What you have to do – Return only the number of lines that hold "from".

Data excerpt –
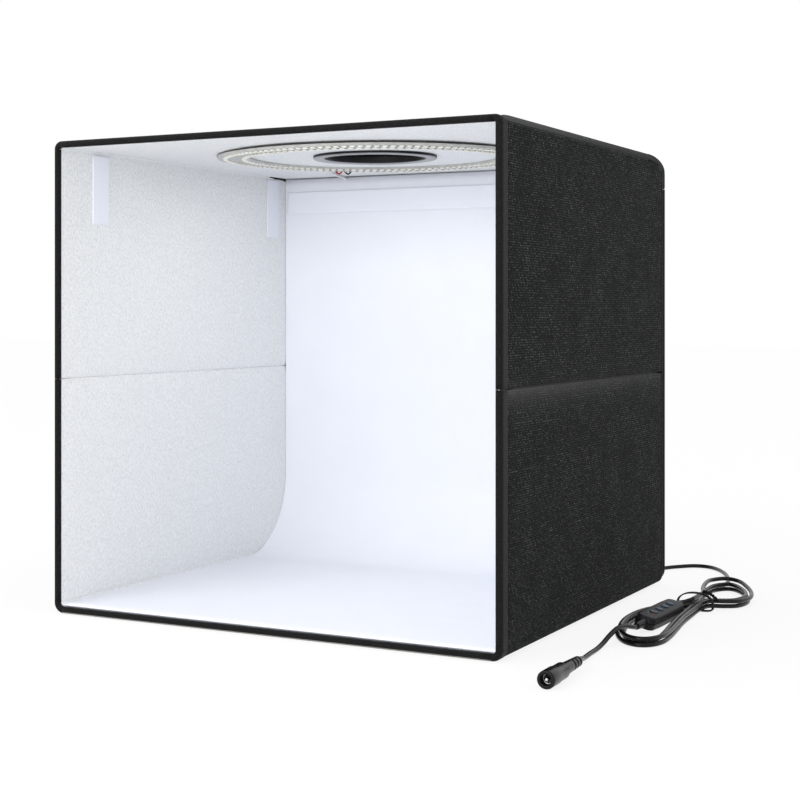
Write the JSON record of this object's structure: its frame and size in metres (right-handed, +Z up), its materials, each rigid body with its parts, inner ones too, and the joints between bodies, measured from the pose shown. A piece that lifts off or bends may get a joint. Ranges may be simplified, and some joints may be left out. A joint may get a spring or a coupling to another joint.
{
  "type": "light tent cube",
  "caption": "Folding photo light tent: padded black cube, open front, white lining and curved backdrop, ring of lamps under the ceiling, corded dimmer and socket.",
  "frame": {"origin": "on the floor under the middle of the tent, midway between its side walls and between its front and back faces", "axes": "+Z up, the open front faces -Y, +X to the right as seen from the front"},
  "size_m": [0.3817, 0.4284, 0.3007],
  "materials": {
    "black_cloth": "woven matte black polyester",
    "black_tape": "ribbed black binding tape",
    "white_lining": "pebbled silver-white reflective cloth",
    "grey_board": "plain stiffener board",
    "white_sheet": "smooth matte white sheet",
    "white_hook_tape": "white hook tape",
    "ring_white": "white lacquered circuit board",
    "led_yellow": "pale yellow lamp chips",
    "rim_grey": "grey moulded rim with a black edge",
    "black_rubber": "soft satin black jacket",
    "dark_plastic": "charcoal moulded case",
    "button_grey": "grey-blue keypad button",
    "bright_metal": "nickel plated pin"
  },
  "bodies": {
    "base": {"base_cover": "black_cloth", "base_board": "grey_board", "base_lining": "white_lining", "base_binding": "black_tape", "corner_lower_left": "black_cloth", "corner_lower_right": "black_cloth", "cord_gland": "black_rubber", "cord_run": "black_rubber", "cord_hank": "black_rubber", "plug_cord": "black_rubber", "twist_tie": "black_rubber", "dimmer_case_bottom": "dark_plastic", "dimmer_case_top": "dark_plastic", "dimmer_boot_in": "black_rubber", "dimmer_boot_out": "black_rubber", "jack_body": "black_rubber", "jack_pin": "bright_metal"},
    "left_lower": {"left_lower_cover": "black_cloth", "left_lower_board": "grey_board", "left_lower_lining": "white_lining", "left_lower_binding": "black_tape"},
    "left_upper": {"left_upper_cover": "black_cloth", "left_upper_board": "grey_board", "left_upper_lining": "white_lining", "left_upper_binding": "black_tape", "hook_strip_left_front": "white_hook_tape", "hook_strip_left_rear": "white_hook_tape"},
    "right_lower": {"right_lower_cover": "black_cloth", "right_lower_board": "grey_board", "right_lower_lining": "white_lining", "right_lower_binding": "black_tape"},
    "right_upper": {"right_upper_cover": "black_cloth", "right_upper_board": "grey_board", "right_upper_lining": "white_lining", "right_upper_binding": "black_tape", "hook_strip_right_front": "white_hook_tape", "hook_strip_right_rear": "white_hook_tape"},
    "top": {"top_cover": "black_cloth", "top_board": "grey_board", "top_lining": "white_lining", "top_binding": "black_tape", "corner_upper_left": "black_cloth", "corner_upper_right": "black_cloth", "ring_board": "ring_white", "led_track_outer": "led_yellow", "led_track_inner": "led_yellow", "window_rim": "rim_grey", "ring_lead": "black_rubber", "spine_cloth": "black_cloth"},
    "window_flap": {"window_flap": "black_cloth"},
    "back": {"back_hem": "black_cloth", "back_cover": "black_cloth", "back_board": "grey_board", "back_lining": "white_lining"},
    "backdrop": {"backdrop_sheet": "white_sheet", "backdrop_hook_strip": "white_hook_tape"},
    "button_power": {"button_power": "button_grey"},
    "button_colour": {"button_colour": "button_grey"},
    "button_brighter": {"button_brighter": "button_grey"},
    "button_dimmer": {"button_dimmer": "button_grey"}
  },
  "joints": [
    {"name": "fold", "type": "hinge", "parent": "base", "child": "left_lower", "pos_m": [-0.1488, 0, 0.0055], "axis": [0, 1, 0], "range_deg": [0, 90], "deforming": ["corner_lower_left", "corner_lower_right", "corner_upper_left", "corner_upper_right", "spine_cloth", "backdrop_sheet", "backdrop_hook_strip", "ring_lead"]},
    {"name": "left_crease", "type": "hinge", "parent": "left_lower", "child": "left_upper", "pos_m": [-0.15315, 0, 0.1489], "axis": [0, 1, 0], "range_deg": [-180, 0]},
    {"name": "ceiling_hinge", "type": "hinge", "parent": "left_upper", "child": "top", "pos_m": [-0.1488, 0, 0.2923], "axis": [0, 1, 0], "range_deg": [0, 90]},
    {"name": "right_wall_hinge", "type": "hinge", "parent": "base", "child": "right_lower", "pos_m": [0.1488, 0, 0.0055], "axis": [0, 1, 0], "range_deg": [-90, 0]},
    {"name": "right_crease", "type": "hinge", "parent": "right_lower", "child": "right_upper", "pos_m": [0.15315, 0, 0.1489], "axis": [0, 1, 0], "range_deg": [0, 180]},
    {"name": "back_lift", "type": "hinge", "parent": "top", "child": "back", "pos_m": [0, 0.148, 0.2965], "axis": [1, 0, 0], "range_deg": [0, 90]},
    {"name": "flap_lift", "type": "hinge", "parent": "top", "child": "window_flap", "pos_m": [0, 0.05, 0.2998], "axis": [-1, 0, 0], "range_deg": [0, 100]},
    {"name": "backdrop_slide", "type": "slide", "parent": "base", "child": "backdrop", "axis": [0, -1, 0], "range_m": [0, 0.31]},
    {"name": "press_power", "type": "slide", "parent": "base", "child": "button_power", "axis": [-0.2418, 0.0057, -0.9703], "range_m": [0, 0.0005], "stiffness_N_per_m": 200, "springref_m": -0.0003},
    {"name": "press_colour", "type": "slide", "parent": "base", "child": "button_colour", "axis": [-0.2418, 0.0057, -0.9703], "range_m": [0, 0.0005], "stiffness_N_per_m": 200, "springref_m": -0.0003},
    {"name": "press_brighter", "type": "slide", "parent": "base", "child": "button_brighter", "axis": [-0.2418, 0.0057, -0.9703], "range_m": [0, 0.0005], "stiffness_N_per_m": 200, "springref_m": -0.0003},
    {"name": "press_dimmer", "type": "slide", "parent": "base", "child": "button_dimmer", "axis": [-0.2418, 0.0057, -0.9703], "range_m": [0, 0.0005], "stiffness_N_per_m": 200, "springref_m": -0.0003}
  ],
  "couplings": [
    {"joint": "left_crease", "follows": "fold", "ratio": -2},
    {"joint": "ceiling_hinge", "follows": "fold", "ratio": 1},
    {"joint": "right_wall_hinge", "follows": "fold", "ratio": -1},
    {"joint": "right_crease", "follows": "fold", "ratio": 2},
    {"joint": "back_lift", "follows": "fold", "ratio": 1}
  ]
}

Task solution – 2